#### WHAT TO DO:
Output exactly, please, the lines of the records below from the one containing "obj.data.transform(world)" through the final line.

§ §

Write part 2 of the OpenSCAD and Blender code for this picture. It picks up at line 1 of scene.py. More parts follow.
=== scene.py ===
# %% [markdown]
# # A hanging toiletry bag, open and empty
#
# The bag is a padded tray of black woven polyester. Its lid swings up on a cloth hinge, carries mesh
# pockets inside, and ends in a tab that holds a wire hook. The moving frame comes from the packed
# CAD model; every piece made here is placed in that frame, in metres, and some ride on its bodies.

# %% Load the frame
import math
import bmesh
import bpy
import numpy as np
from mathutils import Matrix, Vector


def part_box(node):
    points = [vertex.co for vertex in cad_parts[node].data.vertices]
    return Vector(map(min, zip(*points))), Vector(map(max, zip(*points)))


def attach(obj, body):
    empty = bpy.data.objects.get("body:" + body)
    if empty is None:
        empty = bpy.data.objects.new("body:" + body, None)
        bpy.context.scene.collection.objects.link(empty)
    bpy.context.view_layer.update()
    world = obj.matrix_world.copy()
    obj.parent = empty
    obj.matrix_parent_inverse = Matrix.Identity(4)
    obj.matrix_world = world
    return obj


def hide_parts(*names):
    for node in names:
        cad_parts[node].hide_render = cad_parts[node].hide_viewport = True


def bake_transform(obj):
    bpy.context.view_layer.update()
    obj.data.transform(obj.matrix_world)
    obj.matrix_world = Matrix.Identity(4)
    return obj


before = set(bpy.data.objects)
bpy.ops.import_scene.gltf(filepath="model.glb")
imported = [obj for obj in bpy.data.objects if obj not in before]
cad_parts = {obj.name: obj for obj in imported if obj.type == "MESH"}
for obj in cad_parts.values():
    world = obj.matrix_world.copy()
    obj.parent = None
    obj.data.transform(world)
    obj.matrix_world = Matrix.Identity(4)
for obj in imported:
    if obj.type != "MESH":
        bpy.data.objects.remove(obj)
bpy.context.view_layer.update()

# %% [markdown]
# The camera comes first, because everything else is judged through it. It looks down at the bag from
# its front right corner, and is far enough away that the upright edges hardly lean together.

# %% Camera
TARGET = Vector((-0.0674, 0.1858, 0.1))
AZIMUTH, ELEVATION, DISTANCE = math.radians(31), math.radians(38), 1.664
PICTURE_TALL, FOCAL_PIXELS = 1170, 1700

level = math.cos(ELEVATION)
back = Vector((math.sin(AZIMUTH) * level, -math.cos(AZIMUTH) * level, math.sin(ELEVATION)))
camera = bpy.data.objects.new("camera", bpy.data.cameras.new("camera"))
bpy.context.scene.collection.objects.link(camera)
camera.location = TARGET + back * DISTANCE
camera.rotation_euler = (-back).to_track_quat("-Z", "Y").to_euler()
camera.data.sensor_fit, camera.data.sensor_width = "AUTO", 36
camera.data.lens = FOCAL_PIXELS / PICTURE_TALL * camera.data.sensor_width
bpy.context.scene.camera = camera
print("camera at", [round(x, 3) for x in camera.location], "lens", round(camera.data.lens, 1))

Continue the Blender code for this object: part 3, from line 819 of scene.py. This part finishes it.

§ §

#### REPLY TO THE TASK:
    obj.data.transform(world)
    obj.matrix_world = Matrix.Identity(4)
for obj in imported:
    if obj.type != "MESH":
        bpy.data.objects.remove(obj)
bpy.context.view_layer.update()

# %% [markdown]
# The camera comes first, because everything else is judged through it. It looks down at the bag from
# its front right corner, and is far enough away that the upright edges hardly lean together.

# %% Camera
TARGET = Vector((-0.0674, 0.1858, 0.1))
AZIMUTH, ELEVATION, DISTANCE = math.radians(31), math.radians(38), 1.664
PICTURE_TALL, FOCAL_PIXELS = 1170, 1700

level = math.cos(ELEVATION)
back = Vector((math.sin(AZIMUTH) * level, -math.cos(AZIMUTH) * level, math.sin(ELEVATION)))
camera = bpy.data.objects.new("camera", bpy.data.cameras.new("camera"))
bpy.context.scene.collection.objects.link(camera)
camera.location = TARGET + back * DISTANCE
camera.rotation_euler = (-back).to_track_quat("-Z", "Y").to_euler()
camera.data.sensor_fit, camera.data.sensor_width = "AUTO", 36
camera.data.lens = FOCAL_PIXELS / PICTURE_TALL * camera.data.sensor_width
bpy.context.scene.camera = camera
print("camera at", [round(x, 3) for x in camera.location], "lens", round(camera.data.lens, 1))

Continue the Blender code for this object: part 3, from line 819 of scene.py. This part finishes it.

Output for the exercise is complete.